Pare in realtà che la protesta di ieri sia stata innescata da alcune lettere di sfratto dell’Ater, ma anche qui Danese rivendica i principi di legalità e giustizia sociale alla base dell’azione della Giunta capitolina: «Ognuno si prende la propria responsabilità. Ho chiuso il residence che costava di più, Pietralata 2, che costava anche 4mila euro al mese a nucleo familiare: Roma spendeva 41 milioni di euro l’anno per 21 residence». Spiega che contestualmente si sta partendo col “buono casa”, fino a 800 euro di contributo al mese, seppur con molte difficoltà. «Colgo l’occasione per dire che è l’amministrazione che fa direttamente il bonifico per chi dà la casa. Attualmente abbiamo 200 persone in lista, che escono dai residence o hanno i requisiti per reddito».

Nel frattempo in questi giorni uscirà la graduatoria delle persone che avevano fatto richiesta di casa popolare, anche se non si riesce a far fronte all’emergenza. «Il decreto Lupi non ha certamente facilitato tutto ciò: la regola introdotta nel Milleproroghe è un po’ farraginosa, c’è dentro anche la morosità incolpevole, ci sono tutti quelli che avevano un certo reddito all’atto della domanda e che ora non l’hanno più.
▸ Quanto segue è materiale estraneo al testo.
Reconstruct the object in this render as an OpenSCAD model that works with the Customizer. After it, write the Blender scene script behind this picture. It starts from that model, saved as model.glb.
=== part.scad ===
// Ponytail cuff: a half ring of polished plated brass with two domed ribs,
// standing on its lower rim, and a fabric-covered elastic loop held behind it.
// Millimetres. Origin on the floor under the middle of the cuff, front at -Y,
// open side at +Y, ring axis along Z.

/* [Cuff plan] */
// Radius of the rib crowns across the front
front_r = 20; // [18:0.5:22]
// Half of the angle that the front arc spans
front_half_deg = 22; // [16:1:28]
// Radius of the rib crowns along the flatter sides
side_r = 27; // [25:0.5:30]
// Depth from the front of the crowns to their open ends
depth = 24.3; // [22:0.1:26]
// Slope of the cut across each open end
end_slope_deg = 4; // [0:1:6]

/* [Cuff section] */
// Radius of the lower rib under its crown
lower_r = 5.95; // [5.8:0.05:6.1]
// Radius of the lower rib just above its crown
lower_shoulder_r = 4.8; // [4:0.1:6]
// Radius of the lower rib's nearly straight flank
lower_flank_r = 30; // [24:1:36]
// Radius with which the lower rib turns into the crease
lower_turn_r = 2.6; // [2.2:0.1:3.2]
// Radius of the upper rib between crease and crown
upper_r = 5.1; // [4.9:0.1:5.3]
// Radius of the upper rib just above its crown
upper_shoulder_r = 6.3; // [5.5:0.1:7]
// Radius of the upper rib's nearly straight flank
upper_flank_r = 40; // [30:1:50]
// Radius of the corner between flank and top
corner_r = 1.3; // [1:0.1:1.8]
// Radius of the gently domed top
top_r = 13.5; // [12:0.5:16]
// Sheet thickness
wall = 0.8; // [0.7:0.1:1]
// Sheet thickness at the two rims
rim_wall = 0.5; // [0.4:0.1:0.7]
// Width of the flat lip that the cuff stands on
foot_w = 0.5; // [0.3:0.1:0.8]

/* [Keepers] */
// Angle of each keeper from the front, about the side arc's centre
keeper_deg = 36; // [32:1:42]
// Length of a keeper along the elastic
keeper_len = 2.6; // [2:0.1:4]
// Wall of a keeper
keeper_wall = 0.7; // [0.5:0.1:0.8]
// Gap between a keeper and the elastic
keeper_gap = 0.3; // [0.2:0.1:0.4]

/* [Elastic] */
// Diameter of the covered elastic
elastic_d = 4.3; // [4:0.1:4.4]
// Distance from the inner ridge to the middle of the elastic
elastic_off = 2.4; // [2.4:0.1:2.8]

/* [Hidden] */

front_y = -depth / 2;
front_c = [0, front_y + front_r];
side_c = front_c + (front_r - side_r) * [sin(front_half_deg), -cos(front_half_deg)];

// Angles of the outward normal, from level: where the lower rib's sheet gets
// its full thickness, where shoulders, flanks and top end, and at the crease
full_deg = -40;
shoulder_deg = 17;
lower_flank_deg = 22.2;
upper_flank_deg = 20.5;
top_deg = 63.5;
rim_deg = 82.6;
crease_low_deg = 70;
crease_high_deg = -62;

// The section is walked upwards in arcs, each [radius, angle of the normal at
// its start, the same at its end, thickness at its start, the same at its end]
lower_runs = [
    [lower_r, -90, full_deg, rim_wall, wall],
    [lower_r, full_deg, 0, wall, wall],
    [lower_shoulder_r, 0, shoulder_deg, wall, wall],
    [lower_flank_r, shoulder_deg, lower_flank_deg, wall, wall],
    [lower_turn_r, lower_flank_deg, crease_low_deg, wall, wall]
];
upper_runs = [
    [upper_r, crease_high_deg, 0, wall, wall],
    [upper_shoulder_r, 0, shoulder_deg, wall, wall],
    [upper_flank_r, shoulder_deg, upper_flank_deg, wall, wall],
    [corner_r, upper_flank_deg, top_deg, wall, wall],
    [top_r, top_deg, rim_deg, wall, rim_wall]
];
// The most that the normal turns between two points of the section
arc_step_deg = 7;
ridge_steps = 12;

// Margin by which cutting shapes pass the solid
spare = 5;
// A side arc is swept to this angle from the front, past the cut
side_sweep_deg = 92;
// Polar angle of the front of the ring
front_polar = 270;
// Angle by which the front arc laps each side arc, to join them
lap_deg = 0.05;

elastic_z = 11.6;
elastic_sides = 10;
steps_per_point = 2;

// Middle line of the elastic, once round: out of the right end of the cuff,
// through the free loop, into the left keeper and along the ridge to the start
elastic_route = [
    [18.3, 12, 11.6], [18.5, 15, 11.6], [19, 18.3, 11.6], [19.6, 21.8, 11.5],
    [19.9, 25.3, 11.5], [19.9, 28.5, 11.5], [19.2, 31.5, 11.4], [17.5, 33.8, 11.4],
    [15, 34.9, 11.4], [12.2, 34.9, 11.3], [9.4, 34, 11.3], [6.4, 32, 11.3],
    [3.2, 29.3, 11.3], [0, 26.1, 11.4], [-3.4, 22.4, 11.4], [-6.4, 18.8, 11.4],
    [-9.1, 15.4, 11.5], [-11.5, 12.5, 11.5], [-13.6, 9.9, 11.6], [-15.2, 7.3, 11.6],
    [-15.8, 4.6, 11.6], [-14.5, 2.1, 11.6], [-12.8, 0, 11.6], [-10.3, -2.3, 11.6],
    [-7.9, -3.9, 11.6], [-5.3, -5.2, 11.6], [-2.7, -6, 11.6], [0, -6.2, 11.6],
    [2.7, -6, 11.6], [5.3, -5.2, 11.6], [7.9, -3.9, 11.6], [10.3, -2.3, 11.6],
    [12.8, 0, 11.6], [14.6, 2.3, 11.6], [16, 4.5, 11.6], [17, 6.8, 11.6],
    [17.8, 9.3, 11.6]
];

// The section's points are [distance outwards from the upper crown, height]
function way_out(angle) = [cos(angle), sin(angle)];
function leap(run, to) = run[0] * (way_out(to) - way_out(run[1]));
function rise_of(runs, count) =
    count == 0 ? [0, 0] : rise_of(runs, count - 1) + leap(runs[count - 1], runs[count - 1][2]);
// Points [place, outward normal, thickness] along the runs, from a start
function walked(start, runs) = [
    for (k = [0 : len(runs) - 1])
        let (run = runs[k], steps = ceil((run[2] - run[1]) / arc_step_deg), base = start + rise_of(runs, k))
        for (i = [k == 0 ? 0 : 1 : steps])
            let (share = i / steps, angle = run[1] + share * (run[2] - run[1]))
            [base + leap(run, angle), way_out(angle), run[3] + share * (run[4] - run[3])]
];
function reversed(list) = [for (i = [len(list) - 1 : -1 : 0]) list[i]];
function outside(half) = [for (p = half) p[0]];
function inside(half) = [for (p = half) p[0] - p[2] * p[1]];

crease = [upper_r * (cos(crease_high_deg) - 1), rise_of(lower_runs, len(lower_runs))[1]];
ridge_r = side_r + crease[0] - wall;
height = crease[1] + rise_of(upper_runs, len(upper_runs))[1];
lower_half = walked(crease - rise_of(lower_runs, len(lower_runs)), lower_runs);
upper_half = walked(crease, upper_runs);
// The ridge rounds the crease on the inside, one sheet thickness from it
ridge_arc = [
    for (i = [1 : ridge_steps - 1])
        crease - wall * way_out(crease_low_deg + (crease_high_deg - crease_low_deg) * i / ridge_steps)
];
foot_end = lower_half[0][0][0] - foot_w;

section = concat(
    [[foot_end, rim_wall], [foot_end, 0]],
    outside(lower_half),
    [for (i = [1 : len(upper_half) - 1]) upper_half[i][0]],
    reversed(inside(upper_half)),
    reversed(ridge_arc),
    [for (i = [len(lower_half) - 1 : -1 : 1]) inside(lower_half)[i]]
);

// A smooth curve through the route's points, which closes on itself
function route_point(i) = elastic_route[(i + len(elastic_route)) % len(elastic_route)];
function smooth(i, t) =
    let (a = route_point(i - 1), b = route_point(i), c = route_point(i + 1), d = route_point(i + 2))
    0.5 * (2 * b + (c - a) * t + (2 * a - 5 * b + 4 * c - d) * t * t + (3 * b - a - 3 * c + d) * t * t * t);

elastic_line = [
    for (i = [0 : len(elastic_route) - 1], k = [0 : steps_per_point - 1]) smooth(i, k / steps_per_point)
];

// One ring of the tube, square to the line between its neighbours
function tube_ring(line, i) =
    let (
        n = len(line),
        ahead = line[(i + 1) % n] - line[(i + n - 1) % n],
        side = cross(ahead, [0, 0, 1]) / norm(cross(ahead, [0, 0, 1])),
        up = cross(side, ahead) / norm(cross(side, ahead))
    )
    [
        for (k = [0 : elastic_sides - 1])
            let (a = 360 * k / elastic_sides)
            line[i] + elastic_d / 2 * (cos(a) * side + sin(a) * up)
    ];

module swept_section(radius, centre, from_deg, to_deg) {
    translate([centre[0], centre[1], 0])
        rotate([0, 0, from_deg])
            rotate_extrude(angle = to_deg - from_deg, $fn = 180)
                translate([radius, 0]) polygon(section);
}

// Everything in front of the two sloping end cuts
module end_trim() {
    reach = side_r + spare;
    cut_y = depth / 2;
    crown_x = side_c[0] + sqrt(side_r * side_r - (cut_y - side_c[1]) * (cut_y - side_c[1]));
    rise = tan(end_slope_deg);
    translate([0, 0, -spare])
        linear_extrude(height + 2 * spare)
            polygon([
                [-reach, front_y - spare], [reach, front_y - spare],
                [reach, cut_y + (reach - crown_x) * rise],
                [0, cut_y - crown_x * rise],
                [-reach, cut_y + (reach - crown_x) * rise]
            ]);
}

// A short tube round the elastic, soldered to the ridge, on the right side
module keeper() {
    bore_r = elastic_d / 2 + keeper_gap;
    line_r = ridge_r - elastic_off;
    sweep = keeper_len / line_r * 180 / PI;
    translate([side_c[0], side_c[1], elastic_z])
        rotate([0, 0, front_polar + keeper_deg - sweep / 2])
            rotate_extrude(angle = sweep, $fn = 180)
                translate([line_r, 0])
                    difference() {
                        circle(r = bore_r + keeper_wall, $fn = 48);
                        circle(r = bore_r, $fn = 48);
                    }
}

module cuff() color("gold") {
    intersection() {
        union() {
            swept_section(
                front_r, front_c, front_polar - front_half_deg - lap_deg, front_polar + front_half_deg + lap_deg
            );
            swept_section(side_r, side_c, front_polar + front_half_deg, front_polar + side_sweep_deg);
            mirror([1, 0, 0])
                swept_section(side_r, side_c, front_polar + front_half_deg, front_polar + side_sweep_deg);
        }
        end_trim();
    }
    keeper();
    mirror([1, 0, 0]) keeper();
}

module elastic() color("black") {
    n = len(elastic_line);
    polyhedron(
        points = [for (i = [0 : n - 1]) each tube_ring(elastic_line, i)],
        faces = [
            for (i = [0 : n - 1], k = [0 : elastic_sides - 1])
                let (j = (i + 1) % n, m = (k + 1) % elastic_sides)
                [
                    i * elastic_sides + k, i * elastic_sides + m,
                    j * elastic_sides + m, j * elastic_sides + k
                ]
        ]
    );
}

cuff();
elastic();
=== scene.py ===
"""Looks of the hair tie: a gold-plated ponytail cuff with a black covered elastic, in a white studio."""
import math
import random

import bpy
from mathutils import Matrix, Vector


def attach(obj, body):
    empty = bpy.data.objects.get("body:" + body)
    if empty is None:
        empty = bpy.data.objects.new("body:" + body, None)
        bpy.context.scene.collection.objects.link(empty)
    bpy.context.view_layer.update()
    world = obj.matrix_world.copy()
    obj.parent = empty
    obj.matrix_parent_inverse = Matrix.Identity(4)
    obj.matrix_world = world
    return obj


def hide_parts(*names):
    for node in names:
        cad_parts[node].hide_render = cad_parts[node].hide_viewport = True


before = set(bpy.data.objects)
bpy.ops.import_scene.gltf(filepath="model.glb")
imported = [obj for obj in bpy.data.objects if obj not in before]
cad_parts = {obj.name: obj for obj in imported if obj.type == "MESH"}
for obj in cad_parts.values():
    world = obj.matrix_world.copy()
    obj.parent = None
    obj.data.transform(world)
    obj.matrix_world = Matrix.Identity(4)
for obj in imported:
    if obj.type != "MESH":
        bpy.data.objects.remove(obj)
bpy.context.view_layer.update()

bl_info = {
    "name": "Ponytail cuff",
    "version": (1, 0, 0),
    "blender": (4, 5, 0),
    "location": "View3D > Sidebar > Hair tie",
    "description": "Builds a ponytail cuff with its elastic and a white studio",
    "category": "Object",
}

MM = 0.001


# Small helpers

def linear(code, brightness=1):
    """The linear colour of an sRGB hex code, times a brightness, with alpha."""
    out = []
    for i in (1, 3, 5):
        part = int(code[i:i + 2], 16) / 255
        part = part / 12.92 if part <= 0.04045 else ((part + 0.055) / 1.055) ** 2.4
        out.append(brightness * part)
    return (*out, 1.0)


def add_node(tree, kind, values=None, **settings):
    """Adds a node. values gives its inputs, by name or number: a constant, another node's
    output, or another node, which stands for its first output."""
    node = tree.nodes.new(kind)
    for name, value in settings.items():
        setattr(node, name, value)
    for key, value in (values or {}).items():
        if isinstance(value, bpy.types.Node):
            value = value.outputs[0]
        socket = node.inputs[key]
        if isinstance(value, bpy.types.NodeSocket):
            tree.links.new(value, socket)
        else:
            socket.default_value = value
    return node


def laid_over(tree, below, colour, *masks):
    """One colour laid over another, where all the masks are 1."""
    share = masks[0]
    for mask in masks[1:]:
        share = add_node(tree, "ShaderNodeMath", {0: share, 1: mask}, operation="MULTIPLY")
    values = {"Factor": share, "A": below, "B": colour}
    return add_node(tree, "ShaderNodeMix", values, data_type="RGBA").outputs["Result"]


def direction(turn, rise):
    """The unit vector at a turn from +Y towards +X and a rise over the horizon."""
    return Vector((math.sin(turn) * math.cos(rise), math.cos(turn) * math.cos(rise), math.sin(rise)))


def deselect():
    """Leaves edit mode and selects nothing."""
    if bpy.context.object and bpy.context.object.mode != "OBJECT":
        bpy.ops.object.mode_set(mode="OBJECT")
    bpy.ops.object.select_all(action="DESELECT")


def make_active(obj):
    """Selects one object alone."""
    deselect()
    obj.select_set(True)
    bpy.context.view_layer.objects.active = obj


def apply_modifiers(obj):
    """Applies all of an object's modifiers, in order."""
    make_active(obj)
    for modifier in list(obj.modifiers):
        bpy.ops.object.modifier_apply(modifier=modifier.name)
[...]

Sono preoccupata per la povertà, l’emergenza casa è legata anche alla mancanza di lavoro». Dal ministero dovrebbero arivare dei fondi, che però passano attraverso le regioni e i meccanismi sono lunghi, mentre forse sarebbe più semplice un’azione diretta sulle città metropolitane, che sono quelle in emergenza. «Stiamo lavorando con questura, prefettura e tribunale – conclude -. Siamo riusciti ad impedire molti sfratti,ma la mole di numeri è così alta che non ci riusciamo: almeno settecento famiglie, ma poi dipende dai calcoli».